*Stored records*:
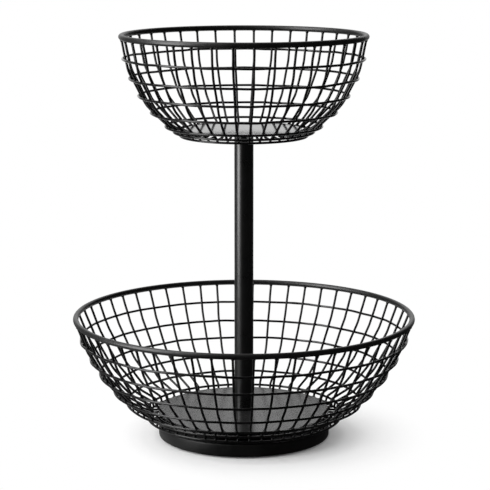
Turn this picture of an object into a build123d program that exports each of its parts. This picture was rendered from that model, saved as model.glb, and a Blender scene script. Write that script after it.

---

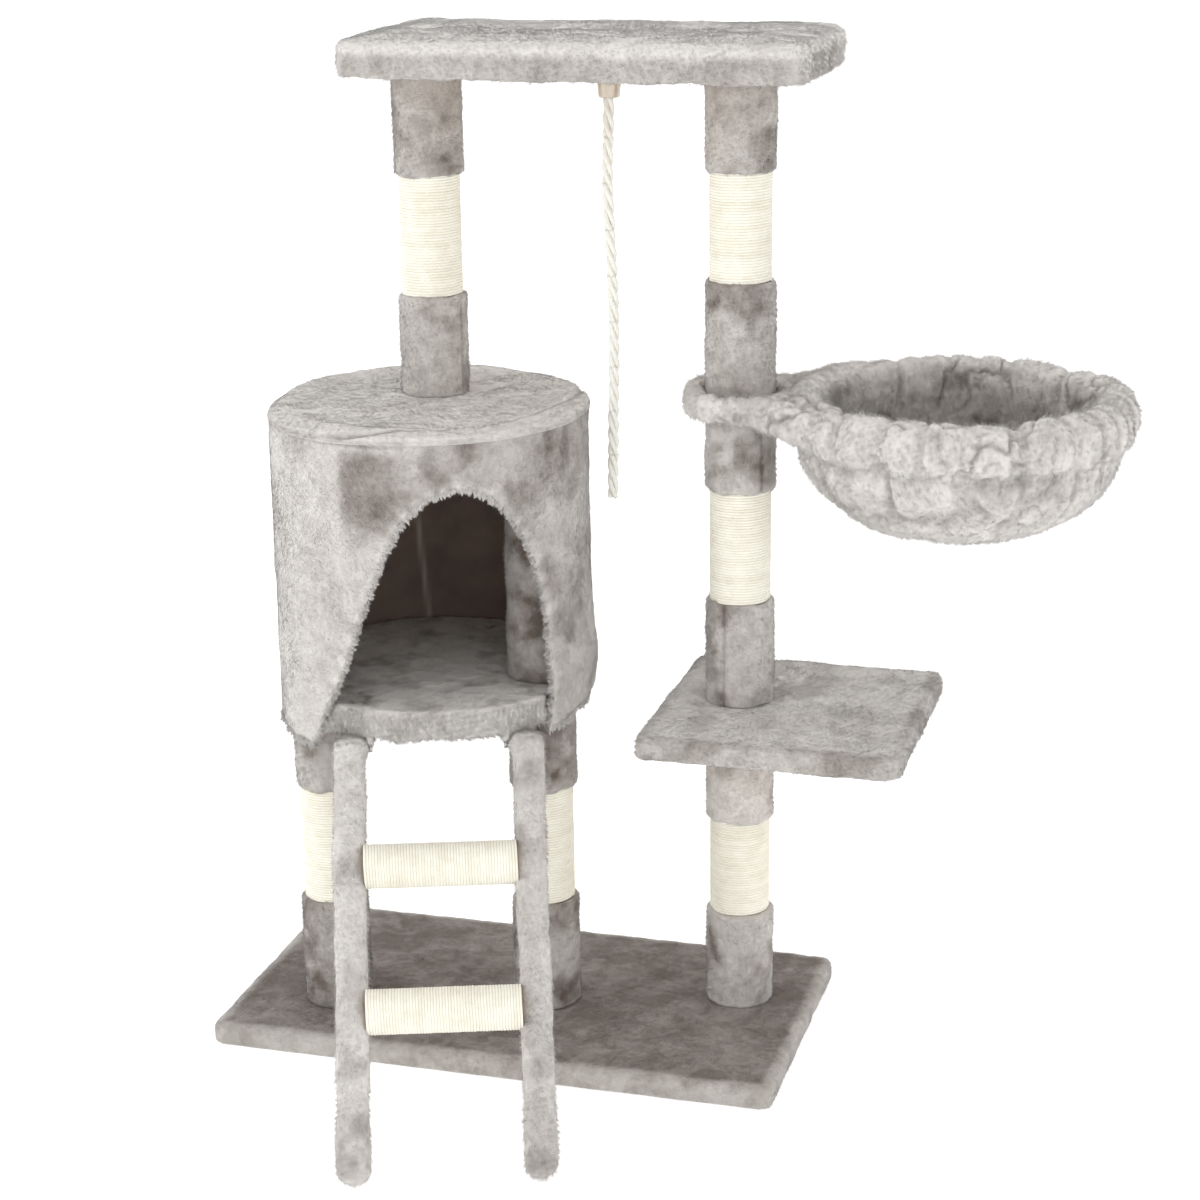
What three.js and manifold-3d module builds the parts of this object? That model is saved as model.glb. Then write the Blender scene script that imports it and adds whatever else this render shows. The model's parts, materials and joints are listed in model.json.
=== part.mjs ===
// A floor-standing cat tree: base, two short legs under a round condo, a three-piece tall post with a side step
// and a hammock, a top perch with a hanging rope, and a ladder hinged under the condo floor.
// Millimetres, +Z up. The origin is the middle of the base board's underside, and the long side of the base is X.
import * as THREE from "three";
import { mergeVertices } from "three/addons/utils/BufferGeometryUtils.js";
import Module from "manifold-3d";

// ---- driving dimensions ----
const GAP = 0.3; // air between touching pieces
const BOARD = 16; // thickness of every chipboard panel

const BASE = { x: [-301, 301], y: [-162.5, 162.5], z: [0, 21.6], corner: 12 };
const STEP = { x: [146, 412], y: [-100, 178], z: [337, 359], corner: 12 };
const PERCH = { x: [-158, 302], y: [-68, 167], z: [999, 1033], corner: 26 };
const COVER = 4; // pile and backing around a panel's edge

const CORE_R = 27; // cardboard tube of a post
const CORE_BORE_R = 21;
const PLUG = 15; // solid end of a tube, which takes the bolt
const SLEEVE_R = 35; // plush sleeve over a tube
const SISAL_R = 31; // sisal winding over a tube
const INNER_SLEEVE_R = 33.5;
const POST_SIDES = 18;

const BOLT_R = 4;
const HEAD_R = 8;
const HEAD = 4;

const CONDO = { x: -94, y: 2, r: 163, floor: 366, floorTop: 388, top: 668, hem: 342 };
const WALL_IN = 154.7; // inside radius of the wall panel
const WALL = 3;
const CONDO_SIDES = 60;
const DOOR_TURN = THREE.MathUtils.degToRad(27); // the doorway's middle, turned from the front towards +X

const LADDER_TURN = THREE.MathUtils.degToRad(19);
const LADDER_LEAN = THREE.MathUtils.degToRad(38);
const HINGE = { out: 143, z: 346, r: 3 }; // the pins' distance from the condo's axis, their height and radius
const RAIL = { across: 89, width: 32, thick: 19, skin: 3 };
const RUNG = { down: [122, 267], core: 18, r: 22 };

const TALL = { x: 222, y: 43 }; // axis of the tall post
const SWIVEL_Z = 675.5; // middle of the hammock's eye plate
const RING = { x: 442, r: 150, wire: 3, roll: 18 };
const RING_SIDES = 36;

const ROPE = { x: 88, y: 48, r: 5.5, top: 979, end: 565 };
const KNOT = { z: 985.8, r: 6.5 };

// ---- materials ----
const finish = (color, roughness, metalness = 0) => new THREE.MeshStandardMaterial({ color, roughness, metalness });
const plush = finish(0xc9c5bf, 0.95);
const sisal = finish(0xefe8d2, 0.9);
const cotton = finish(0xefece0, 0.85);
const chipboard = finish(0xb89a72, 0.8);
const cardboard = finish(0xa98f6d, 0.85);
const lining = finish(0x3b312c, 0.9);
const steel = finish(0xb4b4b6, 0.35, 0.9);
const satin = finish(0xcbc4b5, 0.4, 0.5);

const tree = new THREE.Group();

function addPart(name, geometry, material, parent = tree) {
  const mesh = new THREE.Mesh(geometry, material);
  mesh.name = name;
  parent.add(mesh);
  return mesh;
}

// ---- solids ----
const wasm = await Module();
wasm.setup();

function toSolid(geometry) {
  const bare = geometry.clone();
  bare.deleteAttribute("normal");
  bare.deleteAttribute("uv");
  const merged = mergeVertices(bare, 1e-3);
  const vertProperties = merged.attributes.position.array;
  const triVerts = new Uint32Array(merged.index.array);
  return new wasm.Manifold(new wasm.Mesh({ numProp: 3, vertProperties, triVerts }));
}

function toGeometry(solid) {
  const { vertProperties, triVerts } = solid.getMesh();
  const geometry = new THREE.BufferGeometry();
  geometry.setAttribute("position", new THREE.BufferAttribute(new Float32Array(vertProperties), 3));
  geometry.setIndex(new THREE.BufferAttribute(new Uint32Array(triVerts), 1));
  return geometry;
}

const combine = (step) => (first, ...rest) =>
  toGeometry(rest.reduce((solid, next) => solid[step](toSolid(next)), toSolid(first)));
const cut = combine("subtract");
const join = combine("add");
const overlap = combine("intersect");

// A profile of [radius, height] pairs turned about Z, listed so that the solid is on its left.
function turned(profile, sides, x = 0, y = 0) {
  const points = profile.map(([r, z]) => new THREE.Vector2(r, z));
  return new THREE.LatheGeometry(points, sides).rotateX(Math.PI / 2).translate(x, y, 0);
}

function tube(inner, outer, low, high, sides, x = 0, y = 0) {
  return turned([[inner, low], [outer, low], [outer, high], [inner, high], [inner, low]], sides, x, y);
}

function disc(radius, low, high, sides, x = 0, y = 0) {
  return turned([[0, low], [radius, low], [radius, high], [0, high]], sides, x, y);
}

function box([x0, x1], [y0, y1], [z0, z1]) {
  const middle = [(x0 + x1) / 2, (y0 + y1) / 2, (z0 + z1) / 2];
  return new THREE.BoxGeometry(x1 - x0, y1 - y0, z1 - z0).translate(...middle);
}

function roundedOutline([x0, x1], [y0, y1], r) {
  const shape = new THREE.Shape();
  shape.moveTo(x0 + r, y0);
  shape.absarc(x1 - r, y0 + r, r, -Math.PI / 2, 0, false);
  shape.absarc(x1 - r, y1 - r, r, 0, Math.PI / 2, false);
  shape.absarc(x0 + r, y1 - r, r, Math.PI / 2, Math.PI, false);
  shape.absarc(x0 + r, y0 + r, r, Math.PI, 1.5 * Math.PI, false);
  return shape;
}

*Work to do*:
List each line holding the string "materials".

*Solution*:
What three.js and manifold-3d module builds the parts of this object? That model is saved as model.glb. Then write the Blender scene script that imports it and adds whatever else this render shows. The model's parts, materials and joints are listed in model.json.
// ---- materials ----